Davidson is pleading personal reasons for her departure after the birth of her baby. No doubt this has altered focus and forced a fresh look at life’s priorities. Yet no one should be fooled. Her efforts to salvage the Tory party in Scotland and save the union are being torn asunder. Johnson is the embodiment of everything she and so many fellow Scots despise, with his upper-class arrogance, his ceaseless lies and his contempt for Brussels. She was also furious when David Mundell, her friend and ally as Scottish secretary, became a victim of the new prime minister’s cabinet cull.

She has rightly made clear her intense dislike for a disastrous no-deal exit from the European Union. Her honourable resignation, while highly regrettable, contrasts favourably with all those other sleazy self-identifying modernisers who so readily swallowed principles to cling on to senior jobs, despite speaking out on the dangers of no deal and prorogation of parliament. The likes of Matt Hancock, Amber Rudd and Nicky Morgan have demeaned themselves beyond repair while also doing so much to corrode even more the public’s declining trust in politics.

Davidson’s strength is her ability to present herself to voters as a real person, filled with human contradictions and leavened by wit. It says much about the state of our politics that this makes her a rare creature in that world, like Labour’s Jess Phillips or fellow Tory Rory Stewart. Many hoped she might transfer her star quality to Westminster as national leader, thwarting Johnson’s ambition. Instead she joins a small band of sidelined Tories heroically resisting their party’s transformation from traditional conservatism, with its belief in constitutional propriety and fiscal responsibility, into a small-minded populist force defined by nationalism.

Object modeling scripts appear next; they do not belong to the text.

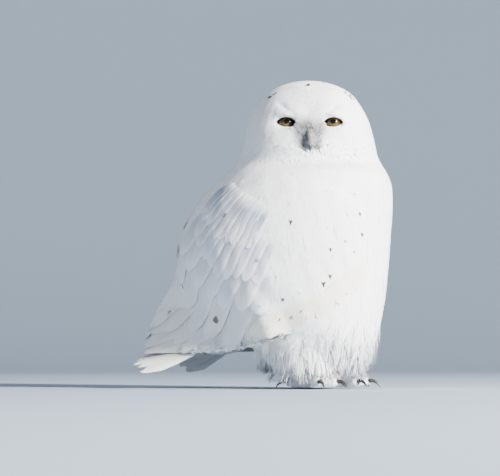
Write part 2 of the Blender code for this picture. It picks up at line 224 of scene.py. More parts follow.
# %% A board to place nodes on
class Board:
    """A new material with its Principled shader, and one way to add every other node."""

    def __init__(self, name, roughness=0.5, **constants):
        self.material = bpy.data.materials.new(name)
        self.material.use_nodes = True
        self.tree = self.material.node_tree
        self.shader = self.tree.nodes["Principled BSDF"]
        self.shader.inputs["Roughness"].default_value = roughness
        for key, value in constants.items():
            self.shader.inputs[key.replace("_", " ")].default_value = value

    def node(self, kind, settings, *values, out=0):
        made = self.tree.nodes.new(kind)
        for key, value in settings.items():
            setattr(made, key, value)
        sockets = [socket for socket in made.inputs if socket.enabled]
        for socket, value in zip(sockets, values):
            self.feed(socket, value)
        return Wire(self, made.outputs[out])

    def feed(self, socket, value):
        if isinstance(value, Wire):
            self.tree.links.new(value.socket, socket)
        elif value is not None:
            socket.default_value = value

    def set(self, **inputs):
        for key, value in inputs.items():
            self.feed(self.shader.inputs[key.replace("_", " ")], value)
        return self.material

    def place(self):
        return self.node("ShaderNodeTexCoord", {}, out=3)

    def attribute(self, name, out=2):
        return self.node("ShaderNodeAttribute", {"attribute_name": name}, out=out)

    def split(self, vector):
        made = self.tree.nodes.new("ShaderNodeSeparateXYZ")
        self.feed(made.inputs[0], vector)
        return [Wire(self, socket) for socket in made.outputs]

    def noise(self, vector, scale, detail=2.0):
        return self.node("ShaderNodeTexNoise", {}, vector, scale, detail)

    def mix(self, share, first, second):
        made = self.tree.nodes.new("ShaderNodeMix")
        made.data_type = "RGBA"
        for index, value in ((0, share), (6, first), (7, second)):
            self.feed(made.inputs[index], value)
        return Wire(self, made.outputs[2])

    def bump(self, height, strength, distance):
        return self.node("ShaderNodeBump", {}, strength, distance, None, height)


# %% [markdown]
# ## The coat's colour
#
# An old male snowy owl is almost pure white. The white isn't one flat colour: the base of each
# feather is a cooler grey down, the outer part is clean, and the stiff flight feathers carry a
# trace of cream. Each feather has its own small map, called vane, that runs across it and from
# root to tip, so barbs can be drawn as fine slanted ridges. Large feathers have a pale rim round
# a greyer middle, which sets each one off from the next; that grey is painted shade, as under
# the overlap of the next feather.
#
# Two numbers are written on the feathers. Tint above zero stains them, with cream on the wings
# and grey at the bill, which is partly the bristles' own dark and partly painted shade. Below
# zero it paints blue-grey shade into the middle of large feathers. Fleck says how dark a mark is.
# Small feathers draw it as a ragged dot near the tip, and large ones where the number itself is
# high.

# %% Plumage materials
SNOW = (0.90, 0.90, 0.895, 1)
DOWN_GREY = (0.80, 0.81, 0.83, 1)
# The next grey is painted shade, for the middles of large feathers under the next one's overlap.
OVERLAP_SHADE_GREY = (0.71, 0.72, 0.74, 1)
CREAM = (0.88, 0.84, 0.70, 1)
FLECK_BROWN = (0.055, 0.030, 0.018, 1)
# The next is the dark of the bill's grey wedge: the bristles' own colour and painted shade.
BRISTLE_DARK_AND_SHADE = (0.05, 0.05, 0.052, 1)
# The next blue-grey is painted shade, for the middles of the upper wing rows.
PAINTED_SHADE_BLUE = (0.27, 0.32, 0.43, 1)


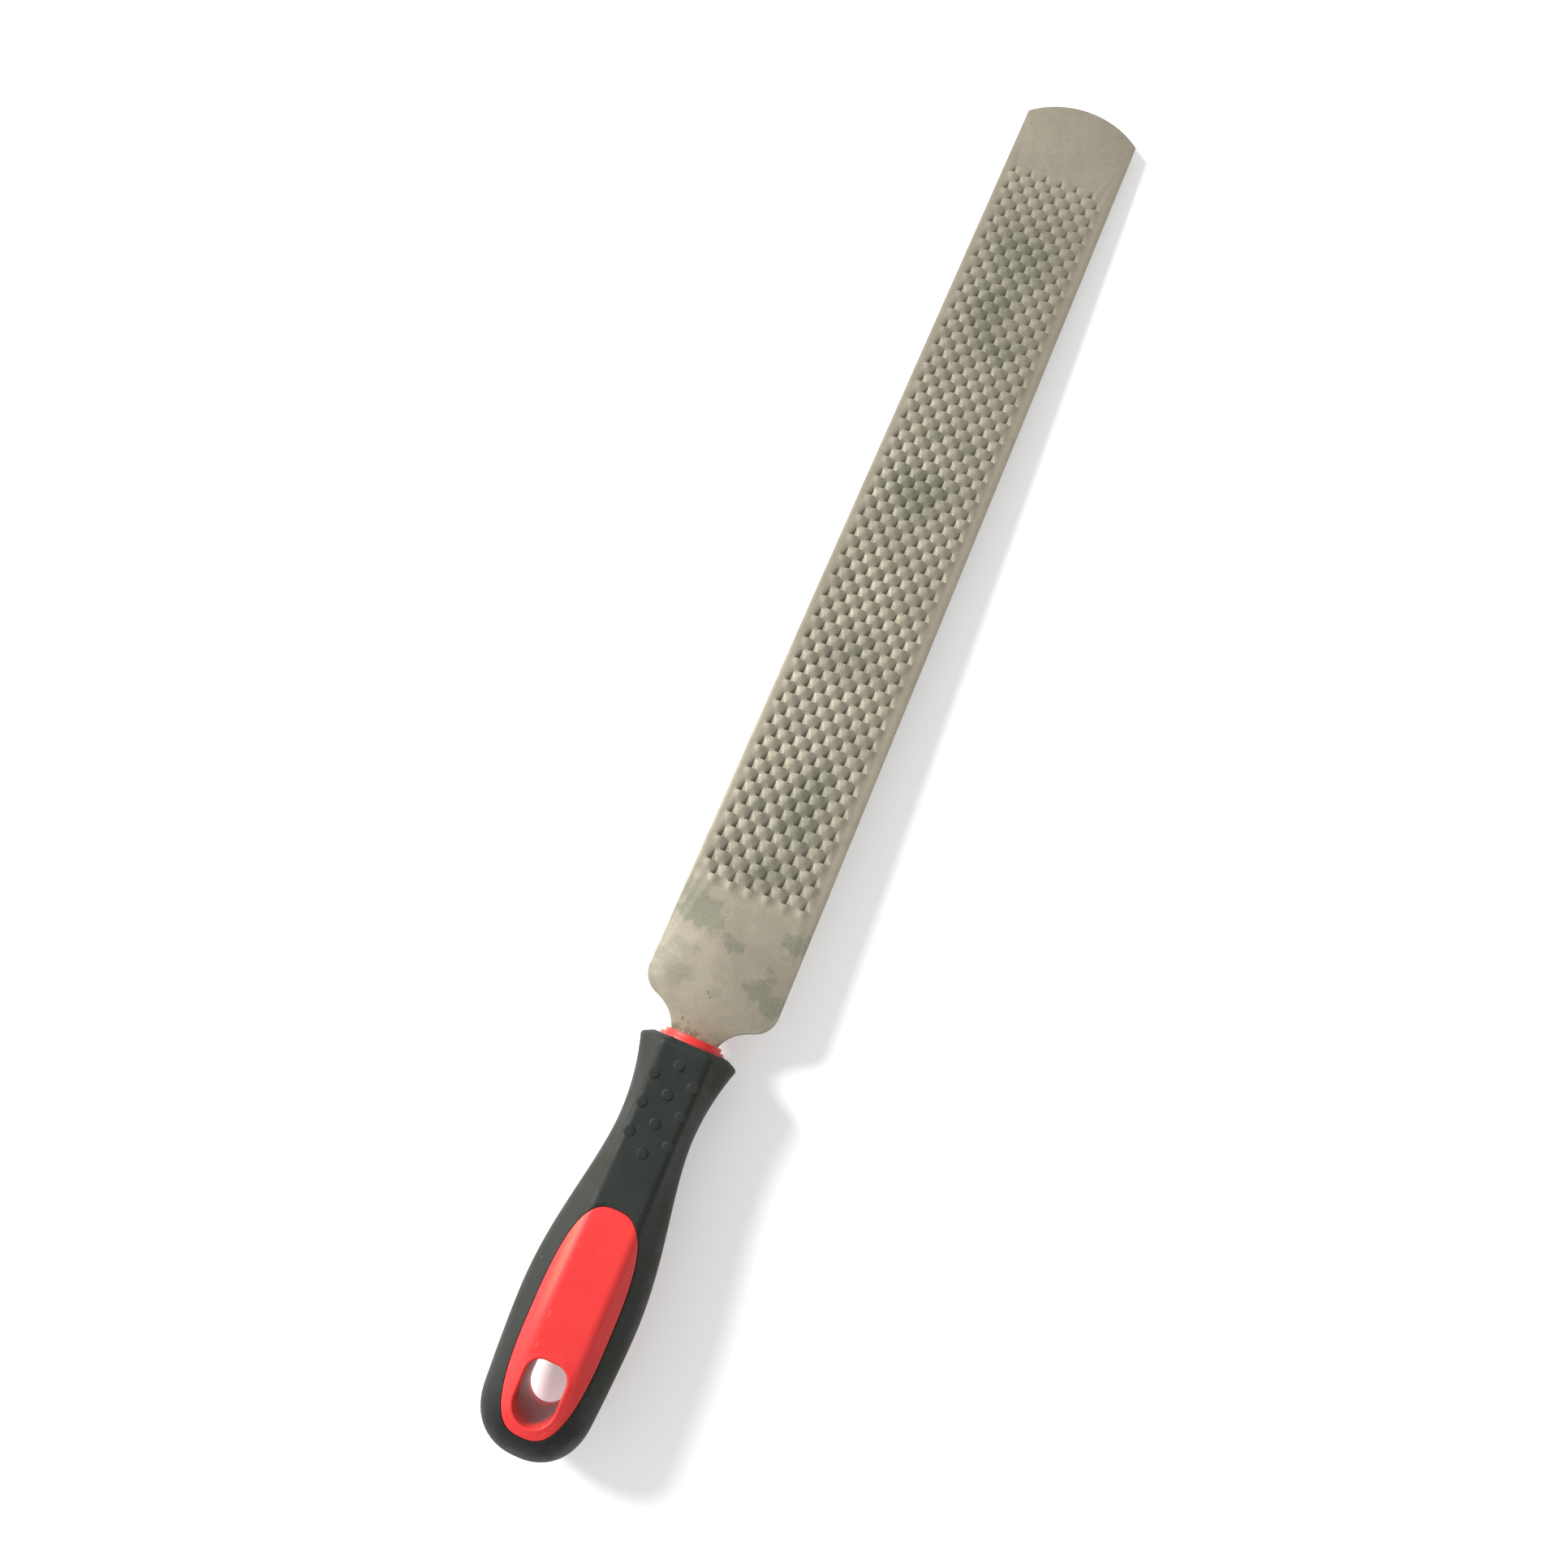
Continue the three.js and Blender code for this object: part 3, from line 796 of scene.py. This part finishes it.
# %% The pocket for the tang
def tang_half(x):
    share = (x - TANG_END_X) / (COLLAR_FACE_X - TANG_END_X)
    return (TANG_END_WIDTH + (NECK_WIDTH - TANG_END_WIDTH) * share) / 2 + CLEARANCE


back_x, back_half = TANG_END_X - CLEARANCE, tang_half(TANG_END_X)
mouth_x = COLLAR_FACE_X + 1
mouth_half = tang_half(mouth_x)
pocket_outline = [(back_x, -back_half), (mouth_x, -mouth_half), (mouth_x, mouth_half), (back_x, back_half)]
pocket = ring_body("pocket", [[(x, y, z) for x, y in pocket_outline]
                              for z in (-CLEARANCE, BLADE_THICKNESS + CLEARANCE)])
combine(core, pocket, "DIFFERENCE")
finish_piece(core, "handle_core", crease_angle=32)

# %% [markdown]
# ## The grip
#
# The grip is a soft skin moulded over the core. Its outside is the handle's form, with a lip cut
# back at the front, more on its sides than on its faces, where the mould's flash leaves a ragged
# edge. Its inside is the same form drawn in by the wall. Two windows let the panels through: their
# cutter flares at the surface, so the rubber's edge comes out rounded. Ten low studs on each face
# are modelled once and copied.

# %% The skin, with its lip
LIP_TOP_SHARE = 0.35
LIP_PROFILE = ((0.3, 0.04), (0.6, 0.16), (0.85, 0.36), (1.05, 0.62), (1.3, 1.05), (1.6, 1.65),
               (1.95, 2.4), (2.2, 2.95), (2.4, 3.4))
FLASH = ((0.3, GRIP_FRONT_X - 0.08), (0.65, GRIP_FRONT_X - 0.3), (1.0, GRIP_FRONT_X - 0.8),
         (1.7, GRIP_FRONT_X - 1.1), (3.0, GRIP_FRONT_X - 1.2))


def ragged(ring, chance, reach):
    """The ring with each point moved by a short random step, smoothed over its neighbours."""
    steps = [chance.uniform(-1, 1) for _ in ring]
    count = len(ring)
    smooth = [(steps[i - 1] + 2 * steps[i] + steps[(i + 1) % count]) / 4 for i in range(count)]
    return [(x + reach * s, y * (1 + 0.02 * s), MID_Z + (z - MID_Z) * (1 + 0.02 * s))
            for (x, y, z), s in zip(ring, smooth)]


def lip_ring(x, drop):
    """The section at the lip, moved to x and drawn in, less on its faces than on its sides."""
    side = 1 - drop / HALF_WIDTH["lip"]
    face = 1 - LIP_TOP_SHARE * drop / HALF_WIDTH["lip"]
    return [(x, y * side, MID_Z + (z - MID_Z) * face) for _, y, z in handle_ring(LIP_X, 0, 1)]


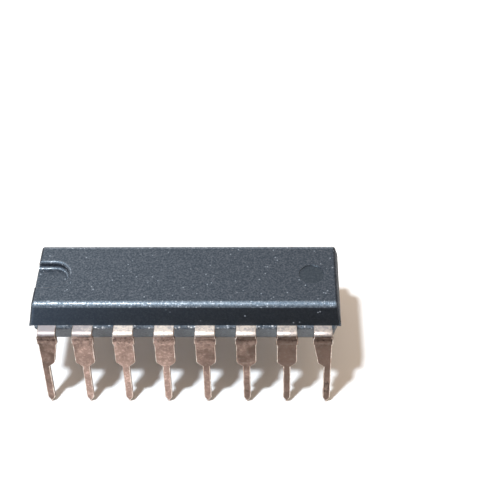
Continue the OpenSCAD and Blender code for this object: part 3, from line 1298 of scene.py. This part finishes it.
    def place_all(self) -> list[Piece]:
        """Models the four forms and copies them to all the leads.

        Returns:
            The leads in their order, in millimetres.
        """
        forms = [self.model(j) for j in range(self.leads // 2)]
        placed = []
        for number in range(1, 2 * self.leads + 1):
            j, along, across = self.quarter_of(number)
            Bench.hold(forms[j])
            bpy.ops.object.duplicate()
            lead = bpy.context.object
            lead.name = f"formed_lead_{number}"
            lead.scale = (along, across, 1)
            Bench.settle()
            Bench.face_outwards(lead)
            placed.append(lead)
        for form in forms:
            bpy.data.objects.remove(form)
        return placed


@dataclass(frozen=True)
class Lamp:
    """A lamp that faces the package: its place and width in millimetres, and its light on white."""

    name: str
    place: Place
    width: float
    level: float
    colour: Colour
    shape: str = "DISK"

    def hang(self) -> None:
        """Adds the lamp."""
        Bench.clear()
        place = Vector(self.place) * MM
        bpy.ops.object.light_add(type="AREA", location=place)
        lamp = bpy.context.object
        lamp.name = self.name
        lamp.rotation_euler = place.to_track_quat("Z", "Y").to_euler()
        lamp.data.shape = self.shape
        lamp.data.size = self.width * MM
        lamp.data.color = self.colour
        lean = place.normalized().z
        lamp.data.energy = self.level * math.pi ** 2 * place.length_squared / lean


@dataclass(frozen=True)
class Studio:
    """Floor, light and camera, with lengths in millimetres and angles in degrees.

    The room's spans are shares of a heading: behind along Y, right along X and above along Z. The
    shades and left_sky are levels from 0 to 1.
    """

    floor_size: float = 120.0
    floor_front: float = -14.0
    fade: Span = (22.0, 50.0)
    floor: Colour = (0.94, 0.95, 0.97)
    low_fill: Colour = (0.12, 0.06, 0.02)
    high_fill: Colour = (1.12, 0.91, 0.71)
    backdrop: Colour = WHITE
    behind: Span = (-0.35, 0.6)
    front_shade: float = 0.03
    above: Span = (0.35, 0.75)
    to_right: Span = (-0.6, 0.5)
    right_shade: float = 0.54
    sky: Span = (0.25, 0.7)
    sky_right: Span = (-0.3, 0.6)
    left_sky: float = 0.35
    lamps: tuple[Lamp, ...] = (
        Lamp("key_lamp", (-38.0, -37.8, 165.8), 15.0, 1.0, (0.88, 0.95, 1.0)),
        Lamp("back_softbox", (-110.0, 215.0, 180.0), 150.0, 0.04, (0.78, 0.9, 1.0), "SQUARE"),
        Lamp("left_window", (-46.0, -62.0, 14.0), 44.0, 0.027, (0.66, 0.8, 1.0), "SQUARE"),
    )
    lens: float = 78.3
    sensor: float = 36.0
    clip: Span = (1.0, 10000.0)
    camera_at: Place = (5.642, -46.693, 57.447)
    camera_drop: float = 45.803
    camera_heading: float = -1.928
    camera_roll: float = -1.436

    def lay_floor(self) -> None:
        """Lays a plain pale floor under the lead tips, which fades into the backdrop farther away."""
        Bench.clear()
        middle = (self.floor_size / 2 + self.floor_front) * MM
        bpy.ops.mesh.primitive_plane_add(size=self.floor_size * MM, location=(0, middle, 0))
        floor = bpy.context.object
        floor.name = "floor"
        Bench.settle()
        material, sheet = new_material("pale_floor")
        away = sheet.add("VectorMath", {0: sheet.add("TexCoord").outputs["Object"]}, operation="LENGTH")
        fade = sheet.mark(away.outputs["Value"], *self.fade)
        shader = sheet.add("BsdfPrincipled", {
            "Base Color": self.floor,
            "Roughness": 1.0,
            "Specular IOR Level": 0.0,
            "Emission Color": self.backdrop,
            "Emission Strength": sheet.math("MULTIPLY", fade, self.seen(sheet)),
        })
        sheet.add("OutputMaterial", {0: shader.outputs[0]})
        Bench.coat(floor, material)

    @staticmethod
    def seen(sheet: Sheet) -> Socket:
        """Tells the rays that see the backdrop as it looks from those that it lights.

        Args:
            sheet: The sheet of the floor or the room.

        Returns:
            A socket that is 1 for the first and 0 for the others.
        """
        rays = sheet.add("LightPath").outputs
        kinds = ("Camera", "Glossy", "Transmission")
        return sheet.chain("MAXIMUM", *(rays[f"Is {kind} Ray"] for kind in kinds))

    def light(self) -> None:
        """Sets the room's fill and its white backdrop, shaded to the front, and hangs the lamps."""
        world = bpy.data.worlds.new("studio")
        bpy.context.scene.world = world
        world.use_nodes = True
        sheet = Sheet(world.node_tree)
        heading = sheet.add("TexCoord").outputs["Generated"]
        right, behind, above = sheet.add("SeparateXYZ", {0: heading}).outputs
        level = sheet.ramp(behind, self.behind, (self.front_shade, 1.0))
        level = sheet.math("MAXIMUM", level, sheet.ramp(above, self.above))
        level = sheet.math("MULTIPLY", level, sheet.ramp(right, self.to_right, (1.0, self.right_shade)))
        level = sheet.math("MAXIMUM", level, sheet.add("LightPath").outputs["Is Camera Ray"])
        shaded = sheet.blend(level, BLACK, self.backdrop)
        open_sky = sheet.math("MULTIPLY", sheet.ramp(above, self.sky),
                              sheet.ramp(right, self.sky_right, (self.left_sky, 1.0)))
        fill = sheet.blend(open_sky, self.low_fill, self.high_fill)
        colour = sheet.blend(self.seen(sheet), fill, shaded)
        background = sheet.add("Background", {"Color": colour, "Strength": 1.0})
        sheet.add("OutputWorld", {0: background.outputs[0]})
        for lamp in self.lamps:
            lamp.hang()

    def shoot(self) -> None:
        """Sets the camera where the photograph was taken from."""
        Bench.clear()
        bpy.ops.object.camera_add()
        camera = bpy.context.object
        camera.name = "camera"
        turn = Matrix.Rotation(-math.radians(self.camera_heading), 4, "Z")
        turn @= Matrix.Rotation(math.pi / 2 - math.radians(self.camera_drop), 4, "X")
        turn @= Matrix.Rotation(math.radians(self.camera_roll), 4, "Z")
        camera.matrix_world = Matrix.Translation(Vector(self.camera_at) * MM) @ turn
        camera.data.lens = self.lens
        camera.data.sensor_width = self.sensor
        camera.data.clip_start, camera.data.clip_end = (MM * reach for reach in self.clip)
        camera.data.dof.use_dof = False
        scene = bpy.context.scene
        scene.camera = camera
        scene.view_settings.view_transform = "Standard"


class Package:
    """The whole package: resin body, flash, leads and the pieces sealed inside."""

    def __init__(self) -> None:
        """Builds the finishes and takes the body's sizes from the frame."""
        grain, tarnish = Grain(), Tarnish()
        resin = tuple(AREA_FINISHES[area].build(grain) for area in Area)
        self.flash_resin_and_highlight = BROKEN_RESIN_AND_HIGHLIGHT.build(grain)
        self.metal = LeadMetal().build(tarnish)
        edge = BurnishedEdge().build(tarnish)
        self.inner = {name: finish.build(grain) for name, finish in INNER_FINISHES.items()}
        low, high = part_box("package_body")
        self.row = LeadRow(finishes=(self.metal, edge))
        self.body = ResinBody((high.x - low.x) / MM, high.z / MM, low.z / MM, finishes=resin)

    def finish(self, piece: Piece, slot: Slot, crease: float, replaced: str = "") -> None:
        """Brings a piece to metres, shades it and ties it to the frame.

        Args:
            piece: The piece, in millimetres.
            slot: Not used.
            crease: Angle over which its edges stay sharp, in degrees.
            replaced: The CAD node that it stands for, if any.
        """
        Bench.to_metres(piece, crease)
        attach(piece, BODY)
        if replaced:
            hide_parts(replaced)
        log.info("%s: %d faces", piece.name, len(piece.data.polygons))

    def build_body(self) -> None:
        """Builds the resin body and its flash."""
        margin = self.body.length / 2 - 2 * self.body.corner_round
        end_edge = self.row.middle(self.row.leads // 2 - 1) + self.row.end_outer
        webs = [(-margin, -end_edge), *self.row.gaps(), (end_edge, margin)]
        self.finish(self.body.model(webs), Slot.RESIN, BODY_CREASE, "package_body")
        flash = Flash(self.body.parting, self.body.width / 2 - FLASH_SEAT, self.body.length / 2)
        for name, side in (("resin_flash_front", -1), ("resin_flash_back", 1)):
            strip = flash.model(name, webs, side)
            self.finish(strip, Slot.RESIN, FLASH_CREASE)
            # The flash wears the pale broken resin and its painted highlight.
            Bench.coat(strip, self.flash_resin_and_highlight)

    def build_leads(self) -> None:
        """Builds the leads in place of the plain ones."""
        for number, lead in enumerate(self.row.place_all(), 1):
            self.finish(lead, Slot.LEAD_FRAME, LEAD_CREASE, f"lead_{number}")

    def dress_inner(self) -> None:
        """Dresses the pieces that stay as the frame has them."""
        for name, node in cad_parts.items():
            kind = "bond_wire" if name.startswith("bond_wire") else name
            material = self.metal if name == "die_pad" else self.inner.get(kind)
            if material is not None:
                Bench.coat(node, material)
                log.info("%s: dressed", name)


def main() -> None:
    """Builds the package and its studio."""
    logging.basicConfig(level=logging.INFO, format="%(name)s: %(message)s")
    studio = Studio()
    studio.lay_floor()
    studio.light()
    studio.shoot()
    package = Package()
    package.build_body()
    package.build_leads()
    package.dress_inner()
    Bench.clear()


if __name__ == "__main__":
    main()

Look now at the Tory party under its loathsome leader, clearly prepared to stop at nothing to protect himself and drive through his extreme vision of Brexit. The cowardly Johnson filled his cabinet with sycophants, turncoats and ultras, his strings being pulled by a puppet-master strategist who seems contemptuous of both Whitehall and Westminster. The situation is so grim that Lord Kerslake, a former civil service chief, has warned former colleagues to consider putting ‘stewardship of the country ahead of service to the government of the day’.

This is why Davidson’s resignation marks a significant moment. The union, already threatened by the lethal combination of Brexit and Johnson, is left weaker without its most valiant defender as the divisive creed of nationalism surges on both sides of the border. She was also the final hope of moderates still clinging to the concept of a modernised Tory party fighting on the centre ground for younger, female and ethnic minority voters. Instead the Tory party has lost its last liberal, progressive voice in a position of influence – and the entire country is left weaker as a result.